Everything from the line containing "0.45, 0.34), 0.9))" down to the line containing "imported = [obj" is to be returned exactly; include both boundary lines and leave out all others.

Records shown →
────────
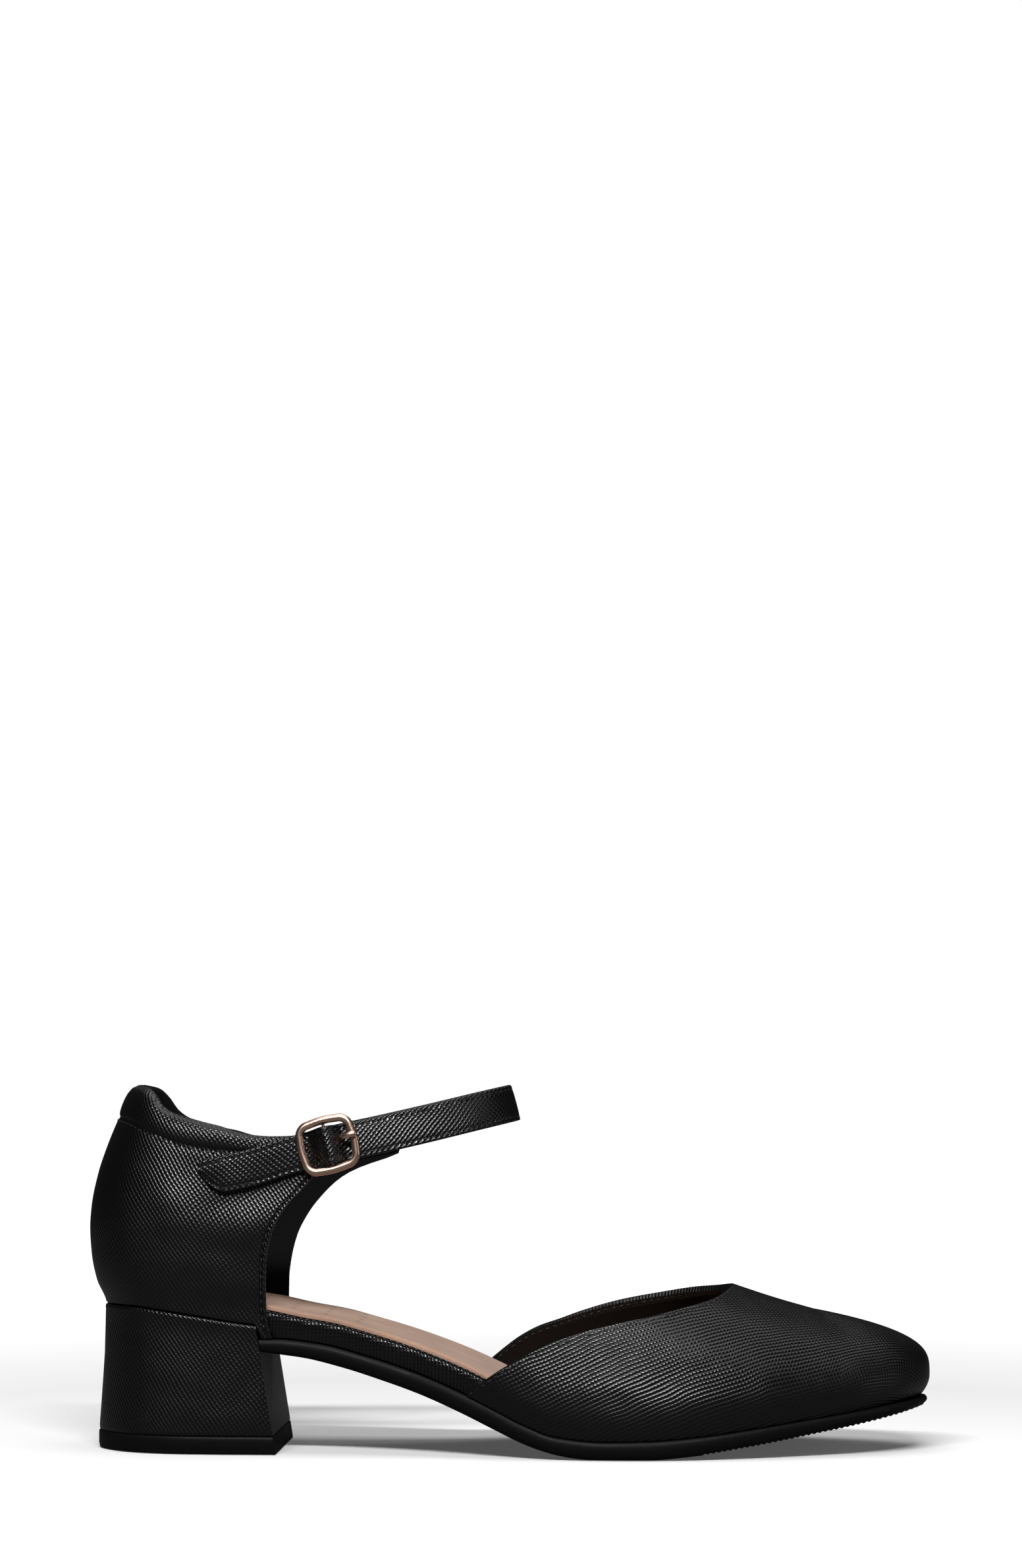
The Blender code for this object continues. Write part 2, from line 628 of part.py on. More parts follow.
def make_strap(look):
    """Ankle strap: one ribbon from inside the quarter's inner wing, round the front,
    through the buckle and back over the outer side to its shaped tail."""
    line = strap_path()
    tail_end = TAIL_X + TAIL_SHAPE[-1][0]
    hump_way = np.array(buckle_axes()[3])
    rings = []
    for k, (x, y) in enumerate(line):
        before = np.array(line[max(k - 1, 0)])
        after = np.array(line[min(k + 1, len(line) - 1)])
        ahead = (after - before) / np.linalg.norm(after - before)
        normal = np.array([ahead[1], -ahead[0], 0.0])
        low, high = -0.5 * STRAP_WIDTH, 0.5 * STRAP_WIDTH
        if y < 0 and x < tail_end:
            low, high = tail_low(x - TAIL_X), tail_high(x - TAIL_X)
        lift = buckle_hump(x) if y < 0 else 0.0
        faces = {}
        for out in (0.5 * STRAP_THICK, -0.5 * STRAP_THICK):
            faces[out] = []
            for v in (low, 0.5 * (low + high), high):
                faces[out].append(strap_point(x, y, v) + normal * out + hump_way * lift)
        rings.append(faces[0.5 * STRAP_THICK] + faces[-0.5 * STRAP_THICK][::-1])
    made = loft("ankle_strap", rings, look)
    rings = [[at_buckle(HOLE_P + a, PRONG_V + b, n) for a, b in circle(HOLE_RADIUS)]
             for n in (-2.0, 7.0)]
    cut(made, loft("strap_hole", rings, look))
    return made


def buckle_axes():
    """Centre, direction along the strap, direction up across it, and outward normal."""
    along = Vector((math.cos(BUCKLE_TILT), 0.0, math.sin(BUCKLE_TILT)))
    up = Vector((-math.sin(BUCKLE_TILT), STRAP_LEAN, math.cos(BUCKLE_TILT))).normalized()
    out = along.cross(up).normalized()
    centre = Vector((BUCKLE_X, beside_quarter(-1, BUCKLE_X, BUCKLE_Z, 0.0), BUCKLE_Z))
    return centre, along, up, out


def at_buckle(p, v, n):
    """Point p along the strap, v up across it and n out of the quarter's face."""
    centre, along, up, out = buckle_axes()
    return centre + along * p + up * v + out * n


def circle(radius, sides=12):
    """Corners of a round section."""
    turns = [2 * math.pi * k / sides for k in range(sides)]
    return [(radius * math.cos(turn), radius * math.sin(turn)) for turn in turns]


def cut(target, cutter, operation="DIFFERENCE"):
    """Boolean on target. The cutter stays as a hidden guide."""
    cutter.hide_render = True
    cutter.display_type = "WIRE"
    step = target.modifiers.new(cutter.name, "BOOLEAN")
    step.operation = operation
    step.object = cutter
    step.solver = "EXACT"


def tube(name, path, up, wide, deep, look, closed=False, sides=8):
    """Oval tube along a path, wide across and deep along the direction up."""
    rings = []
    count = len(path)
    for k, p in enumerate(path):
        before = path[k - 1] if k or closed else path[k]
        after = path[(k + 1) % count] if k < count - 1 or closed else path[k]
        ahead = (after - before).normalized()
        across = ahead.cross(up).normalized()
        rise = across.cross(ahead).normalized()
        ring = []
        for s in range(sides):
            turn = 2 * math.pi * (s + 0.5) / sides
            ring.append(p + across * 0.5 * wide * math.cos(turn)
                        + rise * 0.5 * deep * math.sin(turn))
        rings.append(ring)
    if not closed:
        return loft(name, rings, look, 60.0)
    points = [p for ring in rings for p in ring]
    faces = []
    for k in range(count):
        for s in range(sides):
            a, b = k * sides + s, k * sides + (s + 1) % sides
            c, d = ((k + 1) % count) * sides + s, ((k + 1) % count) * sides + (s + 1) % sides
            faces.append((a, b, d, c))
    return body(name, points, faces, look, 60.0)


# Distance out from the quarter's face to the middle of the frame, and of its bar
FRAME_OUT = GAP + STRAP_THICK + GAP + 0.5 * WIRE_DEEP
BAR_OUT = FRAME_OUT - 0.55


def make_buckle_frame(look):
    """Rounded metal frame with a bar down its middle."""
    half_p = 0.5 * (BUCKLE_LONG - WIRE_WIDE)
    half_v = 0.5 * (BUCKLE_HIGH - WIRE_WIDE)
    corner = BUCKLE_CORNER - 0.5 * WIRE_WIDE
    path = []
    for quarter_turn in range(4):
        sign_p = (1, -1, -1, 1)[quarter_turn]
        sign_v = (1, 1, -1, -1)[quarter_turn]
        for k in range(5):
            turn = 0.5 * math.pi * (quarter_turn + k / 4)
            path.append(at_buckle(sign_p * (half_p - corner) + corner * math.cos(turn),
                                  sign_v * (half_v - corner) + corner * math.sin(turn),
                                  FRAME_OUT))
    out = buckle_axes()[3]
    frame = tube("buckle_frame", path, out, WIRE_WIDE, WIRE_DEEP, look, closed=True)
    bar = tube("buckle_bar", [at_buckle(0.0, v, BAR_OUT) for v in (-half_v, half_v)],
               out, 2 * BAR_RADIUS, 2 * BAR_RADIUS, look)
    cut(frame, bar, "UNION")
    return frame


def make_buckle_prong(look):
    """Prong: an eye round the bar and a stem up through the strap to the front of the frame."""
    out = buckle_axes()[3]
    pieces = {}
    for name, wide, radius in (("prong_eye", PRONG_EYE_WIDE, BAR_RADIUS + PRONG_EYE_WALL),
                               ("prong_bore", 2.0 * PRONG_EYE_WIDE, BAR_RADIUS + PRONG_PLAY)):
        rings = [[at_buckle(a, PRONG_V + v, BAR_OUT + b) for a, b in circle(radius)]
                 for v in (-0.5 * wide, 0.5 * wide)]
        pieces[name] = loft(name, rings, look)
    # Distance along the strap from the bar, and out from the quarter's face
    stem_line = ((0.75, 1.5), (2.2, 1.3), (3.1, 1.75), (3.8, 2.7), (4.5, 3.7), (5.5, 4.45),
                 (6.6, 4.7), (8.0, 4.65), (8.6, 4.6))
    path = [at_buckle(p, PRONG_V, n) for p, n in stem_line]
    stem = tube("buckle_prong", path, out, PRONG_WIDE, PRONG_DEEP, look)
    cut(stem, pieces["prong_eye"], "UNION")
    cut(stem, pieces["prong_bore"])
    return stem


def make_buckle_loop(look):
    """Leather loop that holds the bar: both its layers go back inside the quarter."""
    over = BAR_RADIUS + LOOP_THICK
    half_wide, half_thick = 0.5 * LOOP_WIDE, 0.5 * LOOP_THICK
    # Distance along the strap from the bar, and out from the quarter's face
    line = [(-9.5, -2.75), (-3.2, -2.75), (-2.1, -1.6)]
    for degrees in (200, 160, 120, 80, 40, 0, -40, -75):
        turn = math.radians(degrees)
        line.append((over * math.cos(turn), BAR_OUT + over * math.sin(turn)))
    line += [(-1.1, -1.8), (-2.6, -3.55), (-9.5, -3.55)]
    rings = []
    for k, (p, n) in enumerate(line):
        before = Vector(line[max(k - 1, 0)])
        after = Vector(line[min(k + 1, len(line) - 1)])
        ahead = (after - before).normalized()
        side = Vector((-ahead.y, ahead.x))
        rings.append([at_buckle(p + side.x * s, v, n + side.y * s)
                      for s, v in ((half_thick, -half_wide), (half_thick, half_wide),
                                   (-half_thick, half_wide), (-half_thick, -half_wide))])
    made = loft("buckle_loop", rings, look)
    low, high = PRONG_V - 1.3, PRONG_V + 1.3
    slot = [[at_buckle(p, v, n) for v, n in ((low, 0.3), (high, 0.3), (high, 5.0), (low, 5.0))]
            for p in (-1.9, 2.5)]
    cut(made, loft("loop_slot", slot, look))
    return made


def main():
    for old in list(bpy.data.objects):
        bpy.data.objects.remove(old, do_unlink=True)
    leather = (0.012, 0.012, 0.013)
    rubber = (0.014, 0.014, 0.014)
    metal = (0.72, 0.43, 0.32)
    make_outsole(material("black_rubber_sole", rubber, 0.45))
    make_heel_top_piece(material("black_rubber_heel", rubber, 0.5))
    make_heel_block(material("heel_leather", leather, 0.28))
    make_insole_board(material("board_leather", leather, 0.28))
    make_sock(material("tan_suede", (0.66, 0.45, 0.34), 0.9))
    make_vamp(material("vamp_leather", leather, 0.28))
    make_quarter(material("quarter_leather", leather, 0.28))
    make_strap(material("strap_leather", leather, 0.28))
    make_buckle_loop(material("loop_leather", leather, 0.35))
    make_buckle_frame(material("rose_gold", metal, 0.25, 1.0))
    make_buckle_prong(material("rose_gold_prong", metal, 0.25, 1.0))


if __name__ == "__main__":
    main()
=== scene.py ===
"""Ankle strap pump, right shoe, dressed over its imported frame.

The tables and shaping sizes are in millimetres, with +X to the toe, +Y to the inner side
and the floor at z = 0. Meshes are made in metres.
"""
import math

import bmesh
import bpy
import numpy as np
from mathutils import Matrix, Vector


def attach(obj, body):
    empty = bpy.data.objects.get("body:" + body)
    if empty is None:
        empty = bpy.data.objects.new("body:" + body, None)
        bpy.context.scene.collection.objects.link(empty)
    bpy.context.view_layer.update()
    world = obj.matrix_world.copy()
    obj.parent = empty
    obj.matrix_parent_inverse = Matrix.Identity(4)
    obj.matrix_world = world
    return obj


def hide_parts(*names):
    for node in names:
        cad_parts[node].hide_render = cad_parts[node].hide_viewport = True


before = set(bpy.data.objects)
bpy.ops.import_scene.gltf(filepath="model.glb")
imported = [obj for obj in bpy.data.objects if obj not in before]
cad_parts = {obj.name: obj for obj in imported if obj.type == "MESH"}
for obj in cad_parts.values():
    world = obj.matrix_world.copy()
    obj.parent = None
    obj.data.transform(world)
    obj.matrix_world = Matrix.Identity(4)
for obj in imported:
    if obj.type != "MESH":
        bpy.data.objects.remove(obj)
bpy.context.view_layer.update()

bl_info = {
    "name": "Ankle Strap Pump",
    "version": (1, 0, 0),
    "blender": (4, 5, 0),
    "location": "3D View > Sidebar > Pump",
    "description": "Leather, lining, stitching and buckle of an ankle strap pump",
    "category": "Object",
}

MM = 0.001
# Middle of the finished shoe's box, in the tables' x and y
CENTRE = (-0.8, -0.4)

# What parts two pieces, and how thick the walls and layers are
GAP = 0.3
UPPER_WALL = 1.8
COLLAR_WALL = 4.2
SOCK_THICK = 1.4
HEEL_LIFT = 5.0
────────
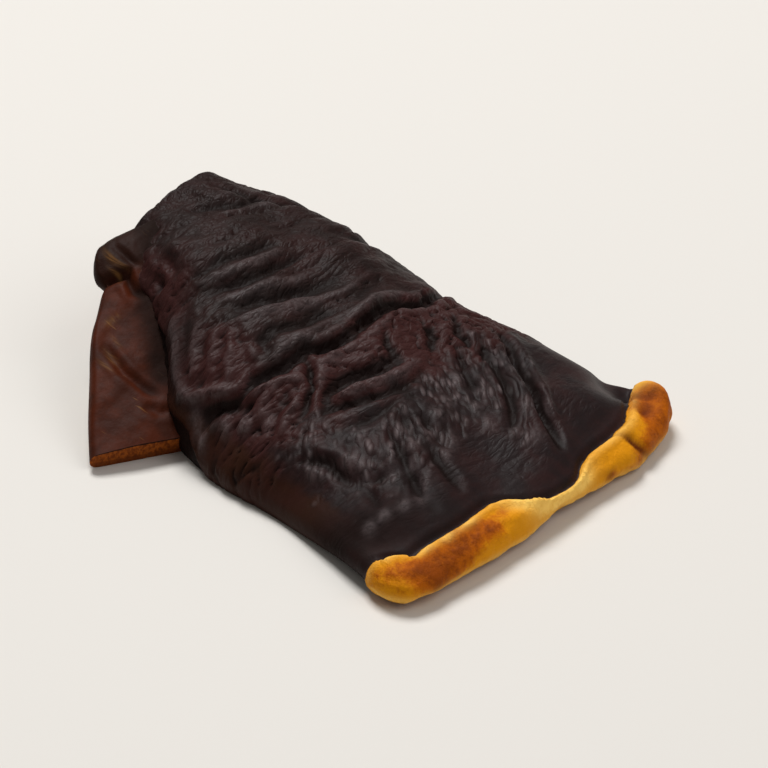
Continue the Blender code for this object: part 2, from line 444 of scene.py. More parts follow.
────────
Final result →
    make_sock(material("tan_suede", (0.66, 0.45, 0.34), 0.9))
    make_vamp(material("vamp_leather", leather, 0.28))
    make_quarter(material("quarter_leather", leather, 0.28))
    make_strap(material("strap_leather", leather, 0.28))
    make_buckle_loop(material("loop_leather", leather, 0.35))
    make_buckle_frame(material("rose_gold", metal, 0.25, 1.0))
    make_buckle_prong(material("rose_gold_prong", metal, 0.25, 1.0))


if __name__ == "__main__":
    main()
=== scene.py ===
"""Ankle strap pump, right shoe, dressed over its imported frame.

The tables and shaping sizes are in millimetres, with +X to the toe, +Y to the inner side
and the floor at z = 0. Meshes are made in metres.
"""
import math

import bmesh
import bpy
import numpy as np
from mathutils import Matrix, Vector


def attach(obj, body):
    empty = bpy.data.objects.get("body:" + body)
    if empty is None:
        empty = bpy.data.objects.new("body:" + body, None)
        bpy.context.scene.collection.objects.link(empty)
    bpy.context.view_layer.update()
    world = obj.matrix_world.copy()
    obj.parent = empty
    obj.matrix_parent_inverse = Matrix.Identity(4)
    obj.matrix_world = world
    return obj


def hide_parts(*names):
    for node in names:
        cad_parts[node].hide_render = cad_parts[node].hide_viewport = True


before = set(bpy.data.objects)
bpy.ops.import_scene.gltf(filepath="model.glb")
imported = [obj for obj in bpy.data.objects if obj not in before]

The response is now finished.